= Your objective =
Start at the line containing "NODES[node].hide_render = NODES[node].hide_viewport", stop at the line containing "SHIFT_Y = -0.04", and set down every line in that stretch exactly as written, and nothing else.

Items from a dataset:
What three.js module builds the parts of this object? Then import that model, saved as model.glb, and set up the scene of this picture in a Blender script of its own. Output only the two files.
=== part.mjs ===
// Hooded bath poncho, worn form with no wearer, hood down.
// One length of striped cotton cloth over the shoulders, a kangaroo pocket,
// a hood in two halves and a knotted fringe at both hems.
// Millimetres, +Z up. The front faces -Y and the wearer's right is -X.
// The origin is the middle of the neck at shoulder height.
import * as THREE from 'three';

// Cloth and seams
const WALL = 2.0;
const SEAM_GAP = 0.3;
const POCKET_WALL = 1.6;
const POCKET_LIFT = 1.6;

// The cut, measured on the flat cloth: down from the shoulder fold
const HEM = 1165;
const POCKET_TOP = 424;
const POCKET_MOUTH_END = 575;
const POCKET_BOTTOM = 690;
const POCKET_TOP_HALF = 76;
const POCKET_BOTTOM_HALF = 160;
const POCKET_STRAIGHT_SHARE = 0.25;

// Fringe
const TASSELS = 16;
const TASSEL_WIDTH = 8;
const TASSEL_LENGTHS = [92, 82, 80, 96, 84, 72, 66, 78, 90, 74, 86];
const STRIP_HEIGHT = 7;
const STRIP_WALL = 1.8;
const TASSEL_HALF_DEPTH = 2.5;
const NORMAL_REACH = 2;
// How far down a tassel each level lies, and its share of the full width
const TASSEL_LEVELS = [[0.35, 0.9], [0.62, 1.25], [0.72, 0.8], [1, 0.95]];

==

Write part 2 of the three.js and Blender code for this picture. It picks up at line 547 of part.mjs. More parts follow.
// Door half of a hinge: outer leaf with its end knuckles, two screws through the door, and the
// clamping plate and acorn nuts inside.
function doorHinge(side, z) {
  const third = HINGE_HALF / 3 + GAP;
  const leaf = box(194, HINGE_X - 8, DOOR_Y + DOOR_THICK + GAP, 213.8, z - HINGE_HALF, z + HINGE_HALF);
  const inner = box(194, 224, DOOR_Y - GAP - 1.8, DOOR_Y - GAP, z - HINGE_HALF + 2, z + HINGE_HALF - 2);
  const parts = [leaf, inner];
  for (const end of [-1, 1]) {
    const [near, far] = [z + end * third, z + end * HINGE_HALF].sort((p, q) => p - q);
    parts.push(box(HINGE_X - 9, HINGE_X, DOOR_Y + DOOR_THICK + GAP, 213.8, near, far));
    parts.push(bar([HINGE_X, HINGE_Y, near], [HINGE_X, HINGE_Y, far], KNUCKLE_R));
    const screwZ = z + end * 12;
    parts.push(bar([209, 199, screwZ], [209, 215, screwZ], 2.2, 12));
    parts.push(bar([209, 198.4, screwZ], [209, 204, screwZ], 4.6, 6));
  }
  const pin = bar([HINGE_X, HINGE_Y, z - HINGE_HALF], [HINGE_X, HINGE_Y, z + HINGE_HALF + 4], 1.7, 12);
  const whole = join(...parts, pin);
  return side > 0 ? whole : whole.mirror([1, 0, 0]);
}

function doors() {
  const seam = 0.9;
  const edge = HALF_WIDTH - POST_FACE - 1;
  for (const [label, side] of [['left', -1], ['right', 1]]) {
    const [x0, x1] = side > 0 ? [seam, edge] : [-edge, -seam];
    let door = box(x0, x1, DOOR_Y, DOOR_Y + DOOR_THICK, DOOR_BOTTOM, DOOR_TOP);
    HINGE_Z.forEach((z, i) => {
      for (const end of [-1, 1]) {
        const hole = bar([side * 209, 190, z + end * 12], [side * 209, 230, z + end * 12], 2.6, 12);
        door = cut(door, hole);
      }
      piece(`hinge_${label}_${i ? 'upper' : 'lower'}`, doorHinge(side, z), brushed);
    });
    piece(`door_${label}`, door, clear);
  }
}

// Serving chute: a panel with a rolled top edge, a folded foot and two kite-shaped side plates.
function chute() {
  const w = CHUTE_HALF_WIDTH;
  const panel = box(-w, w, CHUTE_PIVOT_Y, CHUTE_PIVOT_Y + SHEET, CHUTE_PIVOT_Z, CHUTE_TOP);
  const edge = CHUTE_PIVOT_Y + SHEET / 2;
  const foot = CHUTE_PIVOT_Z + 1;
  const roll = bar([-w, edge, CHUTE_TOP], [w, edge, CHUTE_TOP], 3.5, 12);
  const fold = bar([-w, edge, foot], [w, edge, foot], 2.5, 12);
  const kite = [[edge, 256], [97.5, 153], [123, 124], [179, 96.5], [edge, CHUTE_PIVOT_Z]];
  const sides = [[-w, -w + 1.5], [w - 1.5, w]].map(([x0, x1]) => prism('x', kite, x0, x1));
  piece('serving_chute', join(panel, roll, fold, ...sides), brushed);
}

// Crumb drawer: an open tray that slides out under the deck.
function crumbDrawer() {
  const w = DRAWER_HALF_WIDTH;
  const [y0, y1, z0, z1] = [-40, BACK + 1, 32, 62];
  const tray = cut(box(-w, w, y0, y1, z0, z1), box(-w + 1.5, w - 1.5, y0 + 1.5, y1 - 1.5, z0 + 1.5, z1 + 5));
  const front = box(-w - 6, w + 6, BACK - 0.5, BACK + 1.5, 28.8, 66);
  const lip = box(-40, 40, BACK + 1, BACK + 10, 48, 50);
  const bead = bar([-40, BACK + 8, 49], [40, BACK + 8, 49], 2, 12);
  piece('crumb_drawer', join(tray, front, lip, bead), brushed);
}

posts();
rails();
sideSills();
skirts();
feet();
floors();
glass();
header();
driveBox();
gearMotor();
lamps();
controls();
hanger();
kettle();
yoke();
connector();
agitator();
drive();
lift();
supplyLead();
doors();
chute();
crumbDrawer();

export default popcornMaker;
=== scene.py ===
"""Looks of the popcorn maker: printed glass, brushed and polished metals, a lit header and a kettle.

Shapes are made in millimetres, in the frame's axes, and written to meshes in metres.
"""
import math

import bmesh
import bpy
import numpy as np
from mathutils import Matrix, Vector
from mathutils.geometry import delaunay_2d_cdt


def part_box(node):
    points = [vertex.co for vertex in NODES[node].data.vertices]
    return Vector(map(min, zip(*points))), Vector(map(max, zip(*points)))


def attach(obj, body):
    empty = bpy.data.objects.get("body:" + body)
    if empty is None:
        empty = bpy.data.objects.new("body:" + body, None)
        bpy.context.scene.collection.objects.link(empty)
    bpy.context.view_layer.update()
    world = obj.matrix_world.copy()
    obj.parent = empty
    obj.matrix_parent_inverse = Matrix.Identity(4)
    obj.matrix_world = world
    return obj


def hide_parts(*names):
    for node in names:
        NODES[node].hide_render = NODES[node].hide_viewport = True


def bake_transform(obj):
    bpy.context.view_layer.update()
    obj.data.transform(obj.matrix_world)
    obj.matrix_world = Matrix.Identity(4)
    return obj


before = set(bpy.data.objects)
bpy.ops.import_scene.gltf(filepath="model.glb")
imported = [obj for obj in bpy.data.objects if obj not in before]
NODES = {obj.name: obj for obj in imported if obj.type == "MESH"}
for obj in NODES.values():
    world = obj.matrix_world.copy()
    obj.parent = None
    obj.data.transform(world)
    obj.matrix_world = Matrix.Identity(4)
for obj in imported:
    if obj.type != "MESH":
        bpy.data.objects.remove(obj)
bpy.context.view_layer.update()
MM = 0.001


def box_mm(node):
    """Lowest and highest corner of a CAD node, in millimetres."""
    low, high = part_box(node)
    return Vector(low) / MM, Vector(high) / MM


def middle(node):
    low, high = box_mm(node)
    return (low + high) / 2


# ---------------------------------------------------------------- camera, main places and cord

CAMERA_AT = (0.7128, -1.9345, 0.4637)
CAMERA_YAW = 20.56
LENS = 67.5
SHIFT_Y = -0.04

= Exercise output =
        NODES[node].hide_render = NODES[node].hide_viewport = True


def bake_transform(obj):
    bpy.context.view_layer.update()
    obj.data.transform(obj.matrix_world)
    obj.matrix_world = Matrix.Identity(4)
    return obj


before = set(bpy.data.objects)
bpy.ops.import_scene.gltf(filepath="model.glb")
imported = [obj for obj in bpy.data.objects if obj not in before]
NODES = {obj.name: obj for obj in imported if obj.type == "MESH"}
for obj in NODES.values():
    world = obj.matrix_world.copy()
    obj.parent = None
    obj.data.transform(world)
    obj.matrix_world = Matrix.Identity(4)
for obj in imported:
    if obj.type != "MESH":
        bpy.data.objects.remove(obj)
bpy.context.view_layer.update()
MM = 0.001


def box_mm(node):
    """Lowest and highest corner of a CAD node, in millimetres."""
    low, high = part_box(node)
    return Vector(low) / MM, Vector(high) / MM


def middle(node):
    low, high = box_mm(node)
    return (low + high) / 2


# ---------------------------------------------------------------- camera, main places and cord

CAMERA_AT = (0.7128, -1.9345, 0.4637)
CAMERA_YAW = 20.56
LENS = 67.5
SHIFT_Y = -0.04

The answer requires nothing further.